STATED GOAL: Lines before the one containing "const band = new" are left out; copy that line and every later line through the end of the data exactly.

PROVIDED MATERIAL:
------------------------------

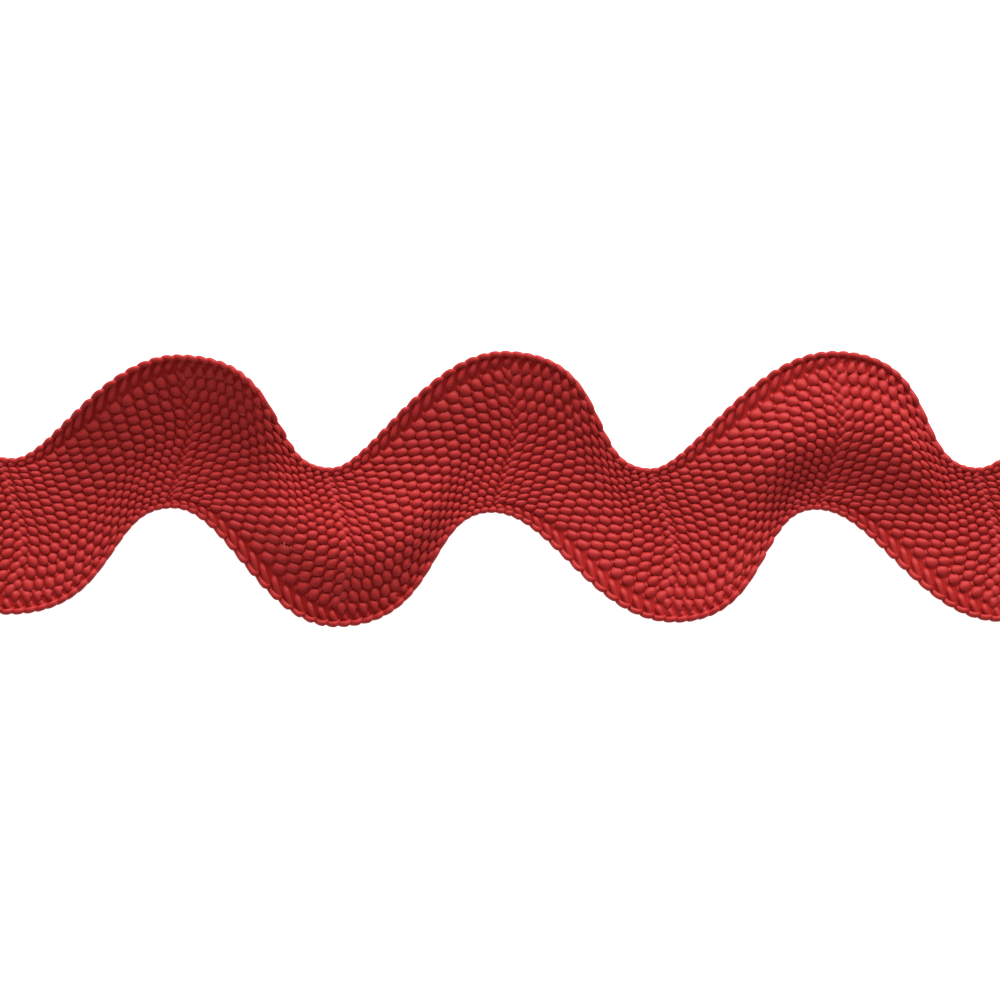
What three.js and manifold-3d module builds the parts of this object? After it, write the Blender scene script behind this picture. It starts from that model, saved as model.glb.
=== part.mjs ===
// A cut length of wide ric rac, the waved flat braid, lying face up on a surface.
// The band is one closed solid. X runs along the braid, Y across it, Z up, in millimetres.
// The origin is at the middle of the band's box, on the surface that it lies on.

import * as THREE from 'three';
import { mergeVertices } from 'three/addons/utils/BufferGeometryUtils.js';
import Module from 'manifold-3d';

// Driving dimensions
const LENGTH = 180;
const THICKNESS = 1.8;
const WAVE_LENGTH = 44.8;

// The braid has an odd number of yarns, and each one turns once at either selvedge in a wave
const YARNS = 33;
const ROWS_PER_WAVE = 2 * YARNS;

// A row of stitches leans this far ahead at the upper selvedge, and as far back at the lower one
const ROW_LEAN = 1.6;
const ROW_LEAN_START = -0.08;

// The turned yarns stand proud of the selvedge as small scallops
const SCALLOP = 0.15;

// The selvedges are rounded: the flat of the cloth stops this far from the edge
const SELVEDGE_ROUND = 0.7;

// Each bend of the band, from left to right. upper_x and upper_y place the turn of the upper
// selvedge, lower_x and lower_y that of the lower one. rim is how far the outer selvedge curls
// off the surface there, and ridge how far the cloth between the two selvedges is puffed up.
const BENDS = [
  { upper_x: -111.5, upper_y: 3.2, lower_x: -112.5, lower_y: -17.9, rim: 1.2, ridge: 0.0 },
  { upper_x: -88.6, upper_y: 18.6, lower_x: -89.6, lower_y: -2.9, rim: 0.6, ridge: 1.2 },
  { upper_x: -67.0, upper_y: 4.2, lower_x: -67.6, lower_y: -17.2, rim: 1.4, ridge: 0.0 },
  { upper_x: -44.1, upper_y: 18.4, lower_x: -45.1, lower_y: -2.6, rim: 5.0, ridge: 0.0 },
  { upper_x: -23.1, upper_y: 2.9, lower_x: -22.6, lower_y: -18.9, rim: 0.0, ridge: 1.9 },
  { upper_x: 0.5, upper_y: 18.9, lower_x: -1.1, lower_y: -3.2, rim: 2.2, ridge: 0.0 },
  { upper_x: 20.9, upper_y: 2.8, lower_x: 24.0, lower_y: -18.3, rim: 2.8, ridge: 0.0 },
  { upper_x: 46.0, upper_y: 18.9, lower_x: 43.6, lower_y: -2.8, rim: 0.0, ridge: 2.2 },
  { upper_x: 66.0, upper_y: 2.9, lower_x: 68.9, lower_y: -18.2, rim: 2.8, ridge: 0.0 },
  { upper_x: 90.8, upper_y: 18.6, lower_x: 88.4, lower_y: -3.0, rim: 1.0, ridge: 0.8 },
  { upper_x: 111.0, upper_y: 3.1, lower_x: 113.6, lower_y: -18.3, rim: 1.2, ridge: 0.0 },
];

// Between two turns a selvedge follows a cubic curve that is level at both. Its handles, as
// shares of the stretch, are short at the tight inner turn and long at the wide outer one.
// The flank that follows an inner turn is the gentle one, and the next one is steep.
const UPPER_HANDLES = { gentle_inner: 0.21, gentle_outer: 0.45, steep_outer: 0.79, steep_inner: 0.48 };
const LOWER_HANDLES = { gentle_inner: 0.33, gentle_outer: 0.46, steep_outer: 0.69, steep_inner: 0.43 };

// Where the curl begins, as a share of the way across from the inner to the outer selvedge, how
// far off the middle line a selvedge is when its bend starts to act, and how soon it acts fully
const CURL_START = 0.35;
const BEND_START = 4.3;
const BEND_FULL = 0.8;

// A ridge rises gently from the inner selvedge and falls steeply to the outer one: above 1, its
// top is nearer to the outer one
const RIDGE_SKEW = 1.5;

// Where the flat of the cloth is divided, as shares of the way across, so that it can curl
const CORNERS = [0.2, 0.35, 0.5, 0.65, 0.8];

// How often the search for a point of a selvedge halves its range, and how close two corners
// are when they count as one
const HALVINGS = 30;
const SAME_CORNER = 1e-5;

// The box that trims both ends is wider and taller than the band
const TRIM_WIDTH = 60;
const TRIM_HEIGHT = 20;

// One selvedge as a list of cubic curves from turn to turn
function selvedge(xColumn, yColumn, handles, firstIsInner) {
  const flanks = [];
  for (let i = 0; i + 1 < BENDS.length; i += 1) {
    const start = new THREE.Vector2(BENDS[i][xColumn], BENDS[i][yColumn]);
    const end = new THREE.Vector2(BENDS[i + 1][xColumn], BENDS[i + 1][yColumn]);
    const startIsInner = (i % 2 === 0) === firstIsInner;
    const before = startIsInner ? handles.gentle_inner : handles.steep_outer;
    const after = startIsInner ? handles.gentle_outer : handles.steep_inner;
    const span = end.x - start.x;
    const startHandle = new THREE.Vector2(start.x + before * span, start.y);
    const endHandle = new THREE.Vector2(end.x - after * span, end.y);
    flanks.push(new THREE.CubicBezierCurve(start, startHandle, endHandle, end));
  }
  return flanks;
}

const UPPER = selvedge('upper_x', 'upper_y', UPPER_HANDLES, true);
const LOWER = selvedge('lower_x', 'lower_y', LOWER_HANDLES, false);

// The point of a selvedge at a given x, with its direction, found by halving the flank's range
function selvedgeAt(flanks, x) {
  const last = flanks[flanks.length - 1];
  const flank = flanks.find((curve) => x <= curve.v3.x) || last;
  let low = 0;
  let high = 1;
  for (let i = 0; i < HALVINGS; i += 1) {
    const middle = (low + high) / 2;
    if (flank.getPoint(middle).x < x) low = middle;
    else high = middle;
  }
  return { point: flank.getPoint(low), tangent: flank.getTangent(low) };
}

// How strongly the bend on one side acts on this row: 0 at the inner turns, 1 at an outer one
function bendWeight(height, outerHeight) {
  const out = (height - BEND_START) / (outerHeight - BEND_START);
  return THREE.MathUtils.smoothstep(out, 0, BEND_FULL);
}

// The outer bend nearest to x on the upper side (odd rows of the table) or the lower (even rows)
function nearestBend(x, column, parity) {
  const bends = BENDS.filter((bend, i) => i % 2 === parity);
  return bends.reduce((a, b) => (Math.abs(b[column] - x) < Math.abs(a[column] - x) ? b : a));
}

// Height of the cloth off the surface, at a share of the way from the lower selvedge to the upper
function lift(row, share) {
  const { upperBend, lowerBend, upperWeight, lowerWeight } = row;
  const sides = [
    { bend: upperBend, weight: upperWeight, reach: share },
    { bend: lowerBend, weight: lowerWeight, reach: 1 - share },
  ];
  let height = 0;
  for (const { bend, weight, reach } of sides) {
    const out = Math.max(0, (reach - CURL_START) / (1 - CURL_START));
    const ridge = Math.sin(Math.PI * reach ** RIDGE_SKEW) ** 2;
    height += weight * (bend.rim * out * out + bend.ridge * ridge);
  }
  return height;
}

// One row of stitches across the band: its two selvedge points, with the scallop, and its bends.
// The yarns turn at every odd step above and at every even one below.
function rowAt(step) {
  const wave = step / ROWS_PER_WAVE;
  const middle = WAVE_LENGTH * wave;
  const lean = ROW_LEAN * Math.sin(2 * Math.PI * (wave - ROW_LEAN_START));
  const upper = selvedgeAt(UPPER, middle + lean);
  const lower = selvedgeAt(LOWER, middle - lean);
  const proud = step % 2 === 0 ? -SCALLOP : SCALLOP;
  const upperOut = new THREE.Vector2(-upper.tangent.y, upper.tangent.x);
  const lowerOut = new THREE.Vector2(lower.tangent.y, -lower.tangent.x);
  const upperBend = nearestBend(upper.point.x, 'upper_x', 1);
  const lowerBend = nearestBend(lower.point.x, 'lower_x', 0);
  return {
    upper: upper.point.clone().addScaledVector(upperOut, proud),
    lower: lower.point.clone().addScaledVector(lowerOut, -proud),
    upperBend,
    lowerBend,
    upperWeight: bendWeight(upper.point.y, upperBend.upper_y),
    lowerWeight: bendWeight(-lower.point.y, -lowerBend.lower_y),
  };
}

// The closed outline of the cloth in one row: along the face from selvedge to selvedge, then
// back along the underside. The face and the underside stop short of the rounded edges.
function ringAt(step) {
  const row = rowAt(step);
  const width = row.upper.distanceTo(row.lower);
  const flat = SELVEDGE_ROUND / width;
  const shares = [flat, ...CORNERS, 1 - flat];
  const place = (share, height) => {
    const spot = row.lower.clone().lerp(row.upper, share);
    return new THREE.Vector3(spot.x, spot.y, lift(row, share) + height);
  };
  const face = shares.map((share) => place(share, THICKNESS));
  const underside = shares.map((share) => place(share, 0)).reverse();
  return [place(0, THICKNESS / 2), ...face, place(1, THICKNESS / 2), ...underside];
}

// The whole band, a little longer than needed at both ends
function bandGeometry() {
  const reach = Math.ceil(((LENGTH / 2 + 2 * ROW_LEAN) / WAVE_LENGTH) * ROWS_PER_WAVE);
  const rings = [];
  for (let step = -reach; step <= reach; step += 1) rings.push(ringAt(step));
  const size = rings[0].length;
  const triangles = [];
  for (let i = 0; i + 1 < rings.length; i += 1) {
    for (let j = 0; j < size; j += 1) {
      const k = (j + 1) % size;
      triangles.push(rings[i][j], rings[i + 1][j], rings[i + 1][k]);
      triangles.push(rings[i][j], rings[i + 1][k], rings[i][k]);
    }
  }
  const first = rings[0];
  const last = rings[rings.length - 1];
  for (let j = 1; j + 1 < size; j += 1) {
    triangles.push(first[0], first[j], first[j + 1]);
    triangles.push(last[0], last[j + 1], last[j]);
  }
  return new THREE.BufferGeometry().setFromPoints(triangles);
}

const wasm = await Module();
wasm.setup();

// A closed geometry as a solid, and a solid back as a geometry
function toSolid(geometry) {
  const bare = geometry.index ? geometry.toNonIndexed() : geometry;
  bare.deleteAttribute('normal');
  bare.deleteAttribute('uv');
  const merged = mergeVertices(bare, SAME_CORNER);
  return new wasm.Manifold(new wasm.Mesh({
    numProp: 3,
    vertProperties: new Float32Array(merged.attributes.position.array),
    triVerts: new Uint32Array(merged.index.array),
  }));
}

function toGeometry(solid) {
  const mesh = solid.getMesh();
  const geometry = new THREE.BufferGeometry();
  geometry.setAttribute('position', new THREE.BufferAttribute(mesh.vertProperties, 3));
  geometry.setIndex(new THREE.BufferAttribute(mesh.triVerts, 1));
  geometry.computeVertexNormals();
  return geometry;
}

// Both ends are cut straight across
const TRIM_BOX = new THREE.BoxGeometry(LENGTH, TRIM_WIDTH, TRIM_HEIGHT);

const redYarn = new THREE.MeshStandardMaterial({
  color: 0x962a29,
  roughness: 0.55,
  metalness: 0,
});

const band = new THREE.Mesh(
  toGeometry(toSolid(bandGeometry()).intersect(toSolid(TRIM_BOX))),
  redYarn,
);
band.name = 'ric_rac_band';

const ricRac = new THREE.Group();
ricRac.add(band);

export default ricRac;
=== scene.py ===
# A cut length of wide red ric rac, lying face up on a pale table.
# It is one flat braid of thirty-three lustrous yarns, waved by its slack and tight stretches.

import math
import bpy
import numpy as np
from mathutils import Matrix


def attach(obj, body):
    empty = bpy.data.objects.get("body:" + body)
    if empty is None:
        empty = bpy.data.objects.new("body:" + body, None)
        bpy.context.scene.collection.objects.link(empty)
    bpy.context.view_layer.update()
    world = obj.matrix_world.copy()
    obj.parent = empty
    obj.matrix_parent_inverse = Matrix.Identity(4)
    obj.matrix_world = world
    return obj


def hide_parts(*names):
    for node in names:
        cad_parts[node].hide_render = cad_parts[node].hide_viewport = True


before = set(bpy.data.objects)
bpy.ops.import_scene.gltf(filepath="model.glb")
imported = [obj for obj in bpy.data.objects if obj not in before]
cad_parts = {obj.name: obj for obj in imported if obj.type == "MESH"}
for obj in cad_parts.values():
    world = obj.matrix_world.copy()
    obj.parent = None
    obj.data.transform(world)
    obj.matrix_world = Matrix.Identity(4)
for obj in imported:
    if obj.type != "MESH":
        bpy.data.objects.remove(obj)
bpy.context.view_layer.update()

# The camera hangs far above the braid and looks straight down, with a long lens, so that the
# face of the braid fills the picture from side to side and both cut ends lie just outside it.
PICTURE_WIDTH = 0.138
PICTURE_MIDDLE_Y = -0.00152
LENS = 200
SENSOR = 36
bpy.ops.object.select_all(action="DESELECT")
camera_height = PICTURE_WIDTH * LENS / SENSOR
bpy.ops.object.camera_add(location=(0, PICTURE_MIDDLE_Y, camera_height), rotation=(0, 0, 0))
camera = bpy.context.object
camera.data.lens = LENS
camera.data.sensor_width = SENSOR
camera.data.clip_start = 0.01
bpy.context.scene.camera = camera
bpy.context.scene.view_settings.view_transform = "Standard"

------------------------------

THE OUTPUT:
const band = new THREE.Mesh(
  toGeometry(toSolid(bandGeometry()).intersect(toSolid(TRIM_BOX))),
  redYarn,
);
band.name = 'ric_rac_band';

const ricRac = new THREE.Group();
ricRac.add(band);

export default ricRac;
=== scene.py ===
# A cut length of wide red ric rac, lying face up on a pale table.
# It is one flat braid of thirty-three lustrous yarns, waved by its slack and tight stretches.

import math
import bpy
import numpy as np
from mathutils import Matrix


def attach(obj, body):
    empty = bpy.data.objects.get("body:" + body)
    if empty is None:
        empty = bpy.data.objects.new("body:" + body, None)
        bpy.context.scene.collection.objects.link(empty)
    bpy.context.view_layer.update()
    world = obj.matrix_world.copy()
    obj.parent = empty
    obj.matrix_parent_inverse = Matrix.Identity(4)
    obj.matrix_world = world
    return obj


def hide_parts(*names):
    for node in names:
        cad_parts[node].hide_render = cad_parts[node].hide_viewport = True


before = set(bpy.data.objects)
bpy.ops.import_scene.gltf(filepath="model.glb")
imported = [obj for obj in bpy.data.objects if obj not in before]
cad_parts = {obj.name: obj for obj in imported if obj.type == "MESH"}
for obj in cad_parts.values():
    world = obj.matrix_world.copy()
    obj.parent = None
    obj.data.transform(world)
    obj.matrix_world = Matrix.Identity(4)
for obj in imported:
    if obj.type != "MESH":
        bpy.data.objects.remove(obj)
bpy.context.view_layer.update()

# The camera hangs far above the braid and looks straight down, with a long lens, so that the
# face of the braid fills the picture from side to side and both cut ends lie just outside it.
PICTURE_WIDTH = 0.138
PICTURE_MIDDLE_Y = -0.00152
LENS = 200
SENSOR = 36
bpy.ops.object.select_all(action="DESELECT")
camera_height = PICTURE_WIDTH * LENS / SENSOR
bpy.ops.object.camera_add(location=(0, PICTURE_MIDDLE_Y, camera_height), rotation=(0, 0, 0))
camera = bpy.context.object
camera.data.lens = LENS
camera.data.sensor_width = SENSOR
camera.data.clip_start = 0.01
bpy.context.scene.camera = camera
bpy.context.scene.view_settings.view_transform = "Standard"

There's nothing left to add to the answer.